Vous ne connaissez sûrement pas «Le Canard Huppé». Mais le journal engagé d'Unipoly, association estudiantine écolo de l'École polytechnique fédérale (EPFL) et l'Université de Lausanne (UNIL), fait parler de lui depuis le 13 février.
Ce mardi-là, le média publie un article au titre accusateur: «EPFL, le mythe de la neutralité ou comment l’école a aidé Israël à développer des armes». Le texte n'a visiblement pas plu à l'institution, qui a demandé — et obtenu — un droit de réponse après publication.
«Le Canard Huppé» déterre en fait une affaire «sortie» par «L'Hebdo» en décembre 2003. L'EPFL est alors sous le coup d'une enquête pénale — menée par le Ministère public de la Confédération — pour avoir vendu «des connaissances de pointe à une entreprise israélienne d'armement», nommée Rafael.

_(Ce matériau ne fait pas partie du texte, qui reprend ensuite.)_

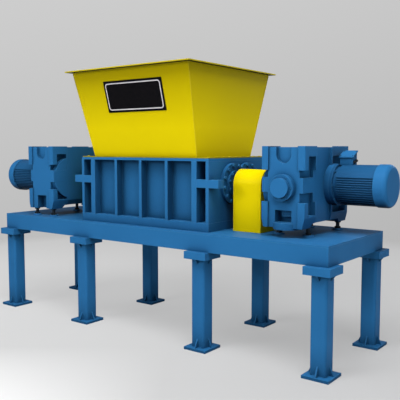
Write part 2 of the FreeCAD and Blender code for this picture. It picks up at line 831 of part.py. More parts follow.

Concrètement, et pour 70'000 francs, l'institution a formé durant trois semaines des spécialistes israéliens au sein de son laboratoire de céramique. Une machine a également été envoyée à Haïfa, avec la garantie d'une assistance téléphonique de quinze heures.
«Probablement contribué au génocide en cours»
Au cœur de la collaboration, des matériaux piézoélectriques, minuscules éléments capables de transformer un mouvement mécanique en énergie électrique. Depuis la collaboration avec l'EPFL, le fabricant d'armes israélien a déposé 20 brevets mentionnant de tels composants, selon «Le Canard Huppé».
«On y trouve un gyroscope, [...] un projectile «moins» létal, un allumeur d’explosif, une arme à base de laser à haute puissance et bien d’autres», développe l'article. Impossible toutefois d'affirmer que ces productions ont été rendues possible grâce à l'EPFL, concède cependant «Le Canard Huppé», qui qualifie Tsahal «d'armée d'apartheid».
Reste que les accusations du comité de rédaction estudiantin sont graves: «L'université est responsable d’avoir formé des ingénieur·xes (ndlr: langage inclusif) de l’état israélien et que son soutien technologique a, par extension, probablement contribué au génocide en cours» à Gaza.
Il est ajouté que l'EPFL a gardé de bonnes relations avec des politiciens israéliens de premier plan après 2003. Les présidents Shimon Peres et Isaac Herzog ont tous les deux été accueillis sur le campus, respectivement en 2011 et 2022.
L'EPFL «réfute tout lien» avec la guerre actuelle
Après la mise en ligne du papier, l'EPFL a demandé et obtenu un droit de réponse. Dès les premières lignes, elle confirme l'existence d'une collaboration passée avec la société israélienne d'armement, qui remonte à 2002.
En revanche, «l’EPFL réfute [...] tout lien entre cette collaboration scientifique et la dramatique situation actuelle à Gaza, en particulier l’hypothèse selon laquelle 'son soutien technologique a, par extension, probablement contribué au génocide en cours'». Concernant la visite de Shimon Peres, décédé en 2016, elle «était liée à la signature d’un accord de collaboration en neurosciences entre le Edmond and Lilly Safra Center for Brain Sciences (ELSC) de l’Université publique de Jérusalem et l’EPFL».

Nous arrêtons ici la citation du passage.